In the short term, I would anticipate that the current pricing models will remain, although I expect to see changes in the future as more innovative products are developed – particularly those linked to other products as a ‘packaged’ solution.

CI: What do you see as the greatest challenges for the prepaid card industry in the UK and Europe over the next 12 to 24 months?

GR: There are four key areas; pricing and profitability as already highlighted, both in terms of how consumers are charged, but also in that many of the pure consumer programmes currently in the market are selling very few cards and cannot be profitable.

These programmes will either need to significantly attract new customers or their very survival is threatened. Second, competition in so much as we are seeing new entrants in all areas of the market, many bring new ideas and thinking.

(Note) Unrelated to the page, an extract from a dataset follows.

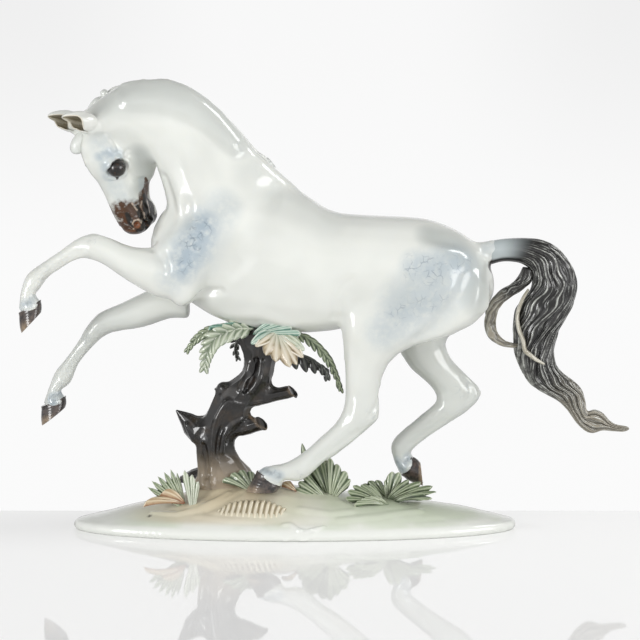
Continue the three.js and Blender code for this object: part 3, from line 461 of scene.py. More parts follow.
    def tint(self, name: str, share: np.ndarray) -> None:
        """Lays paint on a mask of the skin, where it is stronger than what is there."""
        before = self.tints.get(name, np.zeros(len(self.points)))
        self.tints[name] = np.maximum(before, share)

    def finish(self, material: Material, slot: str, castings: Sequence[str]) -> Object:
        """Turns the skin into a piece of the figurine.

        Args:
            material: Its finish.
            slot: Material slot of the record. Not used.
            castings: CAD nodes that it stands for.

        Returns:
            The piece.
        """
        self.write()
        for name, share in self.tints.items():
            layer = self.mesh.attributes.new(name, "FLOAT", "POINT")
            layer.data.foreach_set("value", np.clip(share, 0.0, 1.0).astype(np.float32))
        return placed(self.mesh, material, castings)


def placed(mesh: Mesh, material: Material,
           castings: Sequence[str] = ()) -> Object:
    """Puts a finished mesh into the scene as a piece that rides on the figurine.

    Args:
        mesh: Mesh in metres, in place.
        material: Its finish.
        castings: CAD nodes that it stands for.

    Returns:
        The piece.
    """
    mesh.materials.clear()
    mesh.materials.append(material)
    for face in mesh.polygons:
        face.use_smooth = True
    piece = bpy.data.objects.new(mesh.name, mesh)
    bpy.context.scene.collection.objects.link(piece)
    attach(piece, BODY)
    if castings:
        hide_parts(*castings)
    LOG.info("%s: %d faces", mesh.name, len(mesh.polygons))
    return piece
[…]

This is good, as a market needs to continually innovate and develop to keep up with consumer demand and change, however, it will also increase competition in many areas putting pressure on some existing operators.

Thirdly, the implementation of all regulation affecting e-money. Finally, and perhaps the key challenge as already touched on, is one of education of both consumers and businesses on what prepaid is and how/where/when to use it.

CI: Going forward, what do you believe the greatest challenge for NAG UK will be and where do you hope to take the company in the next 12 months?

GR: While there are many industry challenges, there are no specific challenges to us other than to ensure that we continue to build on current base-building relationships with strong brand values and, in line with our corporate values, ‘Always Thinking’ to look at what we can do better!

To that end, we see the greatest challenge in identifying and taking advantage of the correct opportunities that arise in this very fast moving market.